Now Law: Conaway, Giblin & Jimenez Bill Mandating Transparency, Truthful Advertising by Health Care Professionals

In an effort to provide patients with more clarity and transparency in their search for a health care practitioner, a bill sponsored by Assembly Democrats Herb Conaway, Thomas Giblin and Angelica Jimenez called the “New Jersey Health Care Transparency Act” was signed into law Monday.

The law (formerly bill A-4143/S-2465) requires health care professionals to clearly and accurately state their license and degree when advertising their practice and providing in-person care to patients. Any misleading or deceptive information in an advertisement regarding the professional’s training, skills, education, expertise and licensure/certification is prohibited.

In order to help patients understand the professional’s qualifications, in-person notification must be provided through office signage and a nametag/embroidered identification worn by the provider that lists their license and degree. The legislation also specifies that medical doctors and doctors of osteopathic medicine can only describe themselves as “board certified” if they meet a specific set requirements.

Upon the legislation becoming law, the sponsors issued the following statements:

“When it comes to a professional field as complex and diverse as health care, we must have clarity and consistency across the board,” said Assemblyman Conaway (D-Burlington). “Patients need access to information that will help them make an educated decision about who to entrust their care to, based on the care each professional can actually provide. This law will make sure advertising and labeling clearly states a provider’s qualifications.”

“It is far too common for patients to be confused about whose services they are seeking due to similar titles being given to different specialists,” said Assemblyman Giblin (D-Essex, Passaic). “For example, someone seeking a psychiatrist may accidentally visit a mental healthcare professional who is not able to prescribe the medicine they require. Patients need straightforward information from providers to understand the differences between them.”
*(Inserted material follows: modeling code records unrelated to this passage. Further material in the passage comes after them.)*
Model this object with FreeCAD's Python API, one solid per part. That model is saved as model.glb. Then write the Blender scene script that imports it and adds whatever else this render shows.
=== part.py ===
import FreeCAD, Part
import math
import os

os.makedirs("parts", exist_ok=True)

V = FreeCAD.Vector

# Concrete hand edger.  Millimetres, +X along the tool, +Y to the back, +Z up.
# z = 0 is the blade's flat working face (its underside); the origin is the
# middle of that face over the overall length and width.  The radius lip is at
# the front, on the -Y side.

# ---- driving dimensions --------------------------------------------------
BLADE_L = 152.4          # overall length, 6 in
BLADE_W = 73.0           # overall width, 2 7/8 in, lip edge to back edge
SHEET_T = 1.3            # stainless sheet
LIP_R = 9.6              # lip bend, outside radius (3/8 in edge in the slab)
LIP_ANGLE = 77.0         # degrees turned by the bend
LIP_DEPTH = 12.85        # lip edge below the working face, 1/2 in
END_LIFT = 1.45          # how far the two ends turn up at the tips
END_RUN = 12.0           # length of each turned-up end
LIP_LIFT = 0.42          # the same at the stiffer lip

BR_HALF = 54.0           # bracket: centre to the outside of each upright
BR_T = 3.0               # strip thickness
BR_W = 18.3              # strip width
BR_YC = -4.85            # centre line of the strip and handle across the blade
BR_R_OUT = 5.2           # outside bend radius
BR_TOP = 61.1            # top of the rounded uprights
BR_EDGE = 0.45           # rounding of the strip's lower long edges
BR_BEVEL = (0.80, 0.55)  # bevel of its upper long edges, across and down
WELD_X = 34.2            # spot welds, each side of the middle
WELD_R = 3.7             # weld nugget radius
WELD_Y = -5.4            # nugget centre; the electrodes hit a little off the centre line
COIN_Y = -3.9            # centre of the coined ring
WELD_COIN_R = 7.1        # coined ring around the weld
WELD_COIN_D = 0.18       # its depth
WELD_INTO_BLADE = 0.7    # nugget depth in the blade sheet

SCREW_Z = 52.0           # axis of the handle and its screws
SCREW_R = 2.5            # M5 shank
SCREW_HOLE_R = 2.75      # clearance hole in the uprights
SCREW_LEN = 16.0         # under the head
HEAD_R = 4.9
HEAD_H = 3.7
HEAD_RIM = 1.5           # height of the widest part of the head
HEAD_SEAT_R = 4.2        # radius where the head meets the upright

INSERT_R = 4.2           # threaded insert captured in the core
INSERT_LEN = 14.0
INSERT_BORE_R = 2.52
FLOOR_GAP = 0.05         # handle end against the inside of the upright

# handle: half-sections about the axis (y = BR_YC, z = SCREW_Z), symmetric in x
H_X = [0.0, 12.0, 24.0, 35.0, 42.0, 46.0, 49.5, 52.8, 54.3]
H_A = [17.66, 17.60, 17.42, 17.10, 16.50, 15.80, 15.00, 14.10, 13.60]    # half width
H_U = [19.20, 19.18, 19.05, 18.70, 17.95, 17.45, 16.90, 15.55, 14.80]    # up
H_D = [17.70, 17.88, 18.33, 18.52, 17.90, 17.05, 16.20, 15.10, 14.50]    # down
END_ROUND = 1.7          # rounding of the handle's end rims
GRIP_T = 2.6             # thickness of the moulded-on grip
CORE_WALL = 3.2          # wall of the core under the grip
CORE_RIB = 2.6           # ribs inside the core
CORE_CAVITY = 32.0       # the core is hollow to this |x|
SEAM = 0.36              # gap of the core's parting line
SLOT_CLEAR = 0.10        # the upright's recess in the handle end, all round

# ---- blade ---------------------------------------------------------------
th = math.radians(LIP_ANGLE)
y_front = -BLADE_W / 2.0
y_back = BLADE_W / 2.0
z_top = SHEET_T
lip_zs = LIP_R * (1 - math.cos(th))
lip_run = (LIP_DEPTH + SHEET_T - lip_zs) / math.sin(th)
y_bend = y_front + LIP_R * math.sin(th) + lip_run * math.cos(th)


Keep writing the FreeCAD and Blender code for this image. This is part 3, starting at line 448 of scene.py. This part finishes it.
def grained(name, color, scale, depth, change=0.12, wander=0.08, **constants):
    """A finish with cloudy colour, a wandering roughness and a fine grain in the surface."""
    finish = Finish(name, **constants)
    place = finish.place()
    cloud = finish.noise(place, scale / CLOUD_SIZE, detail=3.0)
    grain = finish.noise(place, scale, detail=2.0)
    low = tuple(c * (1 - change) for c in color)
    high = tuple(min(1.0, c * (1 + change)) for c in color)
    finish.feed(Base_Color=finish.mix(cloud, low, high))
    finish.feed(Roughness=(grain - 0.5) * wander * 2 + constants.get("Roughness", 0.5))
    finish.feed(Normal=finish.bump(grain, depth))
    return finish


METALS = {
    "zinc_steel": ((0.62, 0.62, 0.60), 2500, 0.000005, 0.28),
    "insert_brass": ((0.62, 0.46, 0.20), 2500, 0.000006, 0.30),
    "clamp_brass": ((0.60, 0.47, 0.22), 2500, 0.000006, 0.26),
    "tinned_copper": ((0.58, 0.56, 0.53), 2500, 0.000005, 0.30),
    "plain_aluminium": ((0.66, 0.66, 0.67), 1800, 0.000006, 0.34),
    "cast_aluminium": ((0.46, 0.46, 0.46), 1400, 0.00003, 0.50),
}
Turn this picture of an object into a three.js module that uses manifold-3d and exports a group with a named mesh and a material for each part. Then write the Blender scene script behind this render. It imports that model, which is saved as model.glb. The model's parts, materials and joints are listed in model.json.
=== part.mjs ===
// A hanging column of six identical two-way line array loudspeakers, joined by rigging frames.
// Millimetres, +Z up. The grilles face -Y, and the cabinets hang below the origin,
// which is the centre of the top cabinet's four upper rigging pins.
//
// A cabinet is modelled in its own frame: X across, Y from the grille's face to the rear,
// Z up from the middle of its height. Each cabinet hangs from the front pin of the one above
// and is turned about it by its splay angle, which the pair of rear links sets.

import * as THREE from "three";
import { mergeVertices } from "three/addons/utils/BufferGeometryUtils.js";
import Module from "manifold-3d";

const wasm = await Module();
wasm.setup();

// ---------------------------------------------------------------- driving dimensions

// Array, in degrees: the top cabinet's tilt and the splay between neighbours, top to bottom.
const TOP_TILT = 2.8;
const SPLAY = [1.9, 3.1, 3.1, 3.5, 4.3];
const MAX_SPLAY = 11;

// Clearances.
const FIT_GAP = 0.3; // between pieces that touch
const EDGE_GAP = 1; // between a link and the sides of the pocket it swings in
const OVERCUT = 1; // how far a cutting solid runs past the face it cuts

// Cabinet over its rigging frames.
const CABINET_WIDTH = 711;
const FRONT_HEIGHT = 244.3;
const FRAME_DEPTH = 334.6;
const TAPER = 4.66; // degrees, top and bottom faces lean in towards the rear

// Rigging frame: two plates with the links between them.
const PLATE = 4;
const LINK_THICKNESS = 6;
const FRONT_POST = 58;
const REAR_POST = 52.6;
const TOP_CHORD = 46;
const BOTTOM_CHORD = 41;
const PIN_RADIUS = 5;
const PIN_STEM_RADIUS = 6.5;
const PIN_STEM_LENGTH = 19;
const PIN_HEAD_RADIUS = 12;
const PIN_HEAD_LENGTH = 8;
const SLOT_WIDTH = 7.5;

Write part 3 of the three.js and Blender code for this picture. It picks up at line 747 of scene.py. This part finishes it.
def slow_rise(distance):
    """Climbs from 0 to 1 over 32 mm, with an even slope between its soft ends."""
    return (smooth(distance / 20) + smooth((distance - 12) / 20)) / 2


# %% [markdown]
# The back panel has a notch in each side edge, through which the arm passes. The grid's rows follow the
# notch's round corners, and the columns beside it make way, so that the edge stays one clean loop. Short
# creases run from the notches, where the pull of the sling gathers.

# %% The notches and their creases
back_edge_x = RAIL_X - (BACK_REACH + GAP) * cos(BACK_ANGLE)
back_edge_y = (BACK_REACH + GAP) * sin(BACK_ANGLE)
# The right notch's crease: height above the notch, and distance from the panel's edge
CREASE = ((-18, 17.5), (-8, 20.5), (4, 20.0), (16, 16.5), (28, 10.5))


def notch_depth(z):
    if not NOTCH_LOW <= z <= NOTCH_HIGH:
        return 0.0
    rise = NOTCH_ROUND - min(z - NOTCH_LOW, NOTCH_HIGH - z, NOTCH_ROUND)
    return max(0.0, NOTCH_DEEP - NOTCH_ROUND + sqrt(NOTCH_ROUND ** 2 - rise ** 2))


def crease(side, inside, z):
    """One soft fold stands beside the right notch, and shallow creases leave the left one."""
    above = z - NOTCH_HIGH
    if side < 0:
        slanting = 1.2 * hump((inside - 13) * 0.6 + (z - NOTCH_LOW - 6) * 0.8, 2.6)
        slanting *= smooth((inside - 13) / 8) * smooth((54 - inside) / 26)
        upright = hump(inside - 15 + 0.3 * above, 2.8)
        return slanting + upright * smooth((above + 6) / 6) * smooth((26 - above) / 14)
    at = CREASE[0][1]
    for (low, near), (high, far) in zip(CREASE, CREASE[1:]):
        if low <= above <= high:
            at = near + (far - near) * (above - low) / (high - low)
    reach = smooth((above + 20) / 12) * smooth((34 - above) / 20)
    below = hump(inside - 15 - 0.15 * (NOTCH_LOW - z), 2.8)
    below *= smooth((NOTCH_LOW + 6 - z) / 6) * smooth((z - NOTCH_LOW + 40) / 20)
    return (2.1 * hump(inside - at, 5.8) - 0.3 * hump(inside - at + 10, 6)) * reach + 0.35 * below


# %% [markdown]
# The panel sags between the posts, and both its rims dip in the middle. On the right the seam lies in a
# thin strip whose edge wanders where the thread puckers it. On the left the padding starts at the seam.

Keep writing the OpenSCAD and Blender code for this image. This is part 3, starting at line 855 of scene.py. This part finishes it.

“When someone is experiencing a medical problem, the last thing they should have to worry about is how to figure out whether a professional is qualified to give them the specific care they need,” said Assemblywoman Jimenez (D-Bergen, Hudson). “Requiring health care professionals to clearly and accurately state their qualifications and skills will make it easier for patients to find who they’re looking for and get the help they need.”